◆ **Source data**
## Start
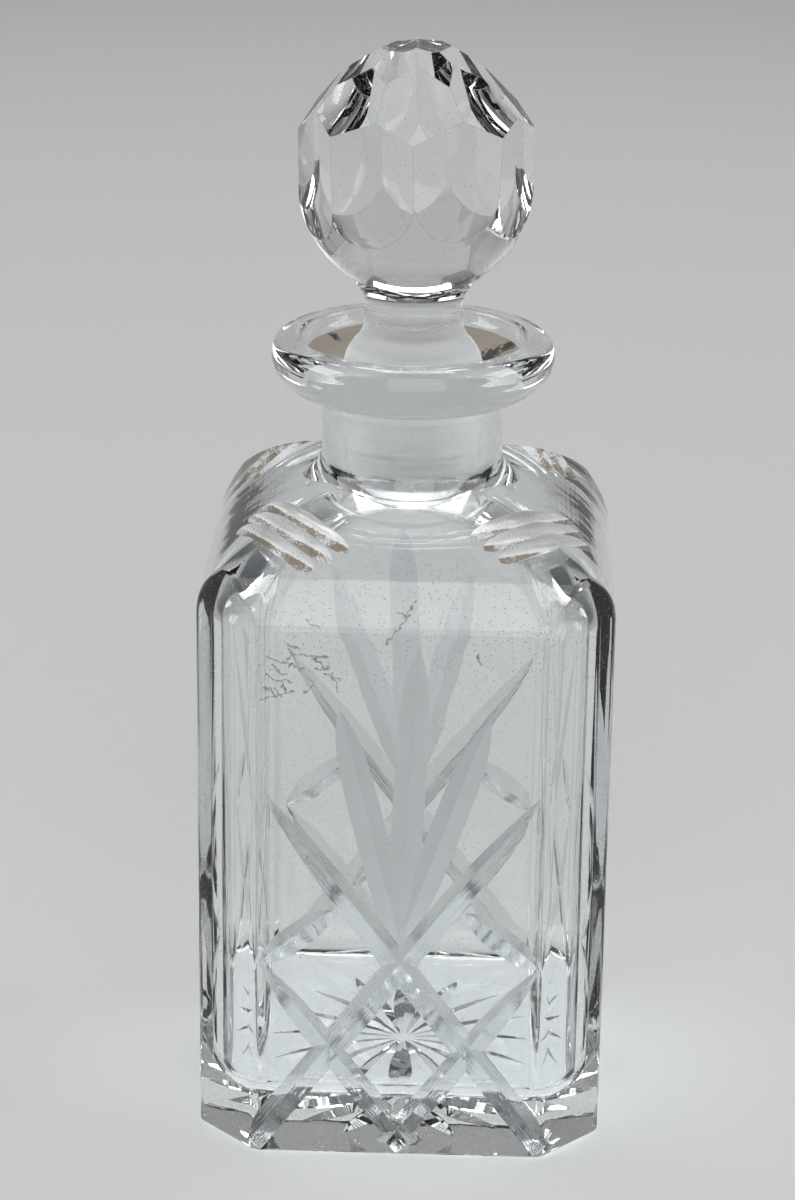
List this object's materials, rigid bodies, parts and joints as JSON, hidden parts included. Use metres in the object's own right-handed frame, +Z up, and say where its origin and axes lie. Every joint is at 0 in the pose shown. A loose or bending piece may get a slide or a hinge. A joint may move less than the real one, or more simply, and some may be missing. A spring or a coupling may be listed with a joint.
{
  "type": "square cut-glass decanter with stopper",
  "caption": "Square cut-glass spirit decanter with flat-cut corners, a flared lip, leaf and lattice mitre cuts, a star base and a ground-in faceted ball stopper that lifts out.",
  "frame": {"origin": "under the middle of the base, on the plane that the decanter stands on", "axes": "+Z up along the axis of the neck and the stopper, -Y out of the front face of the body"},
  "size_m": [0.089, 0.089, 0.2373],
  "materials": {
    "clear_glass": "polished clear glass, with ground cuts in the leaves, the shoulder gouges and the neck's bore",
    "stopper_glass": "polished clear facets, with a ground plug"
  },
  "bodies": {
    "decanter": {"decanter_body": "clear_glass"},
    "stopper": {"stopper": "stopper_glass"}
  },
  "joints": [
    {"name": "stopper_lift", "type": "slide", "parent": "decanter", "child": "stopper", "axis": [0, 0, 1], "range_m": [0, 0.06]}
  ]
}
## End
◆ **Problem**
Make an exact copy of the listing, including every line.

◆ **Solved exercise**
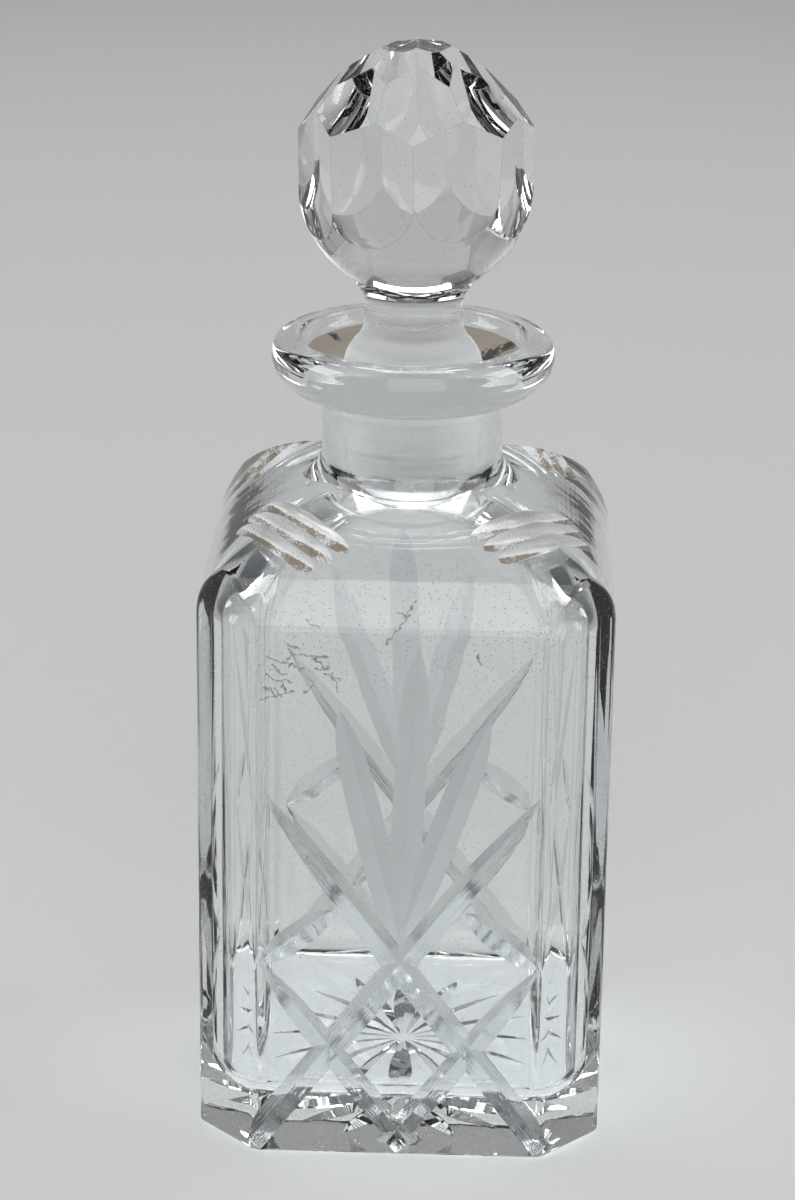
List this object's materials, rigid bodies, parts and joints as JSON, hidden parts included. Use metres in the object's own right-handed frame, +Z up, and say where its origin and axes lie. Every joint is at 0 in the pose shown. A loose or bending piece may get a slide or a hinge. A joint may move less than the real one, or more simply, and some may be missing. A spring or a coupling may be listed with a joint.
{
  "type": "square cut-glass decanter with stopper",
  "caption": "Square cut-glass spirit decanter with flat-cut corners, a flared lip, leaf and lattice mitre cuts, a star base and a ground-in faceted ball stopper that lifts out.",
  "frame": {"origin": "under the middle of the base, on the plane that the decanter stands on", "axes": "+Z up along the axis of the neck and the stopper, -Y out of the front face of the body"},
  "size_m": [0.089, 0.089, 0.2373],
  "materials": {
    "clear_glass": "polished clear glass, with ground cuts in the leaves, the shoulder gouges and the neck's bore",
    "stopper_glass": "polished clear facets, with a ground plug"
  },
  "bodies": {
    "decanter": {"decanter_body": "clear_glass"},
    "stopper": {"stopper": "stopper_glass"}
  },
  "joints": [
    {"name": "stopper_lift", "type": "slide", "parent": "decanter", "child": "stopper", "axis": [0, 0, 1], "range_m": [0, 0.06]}
  ]
}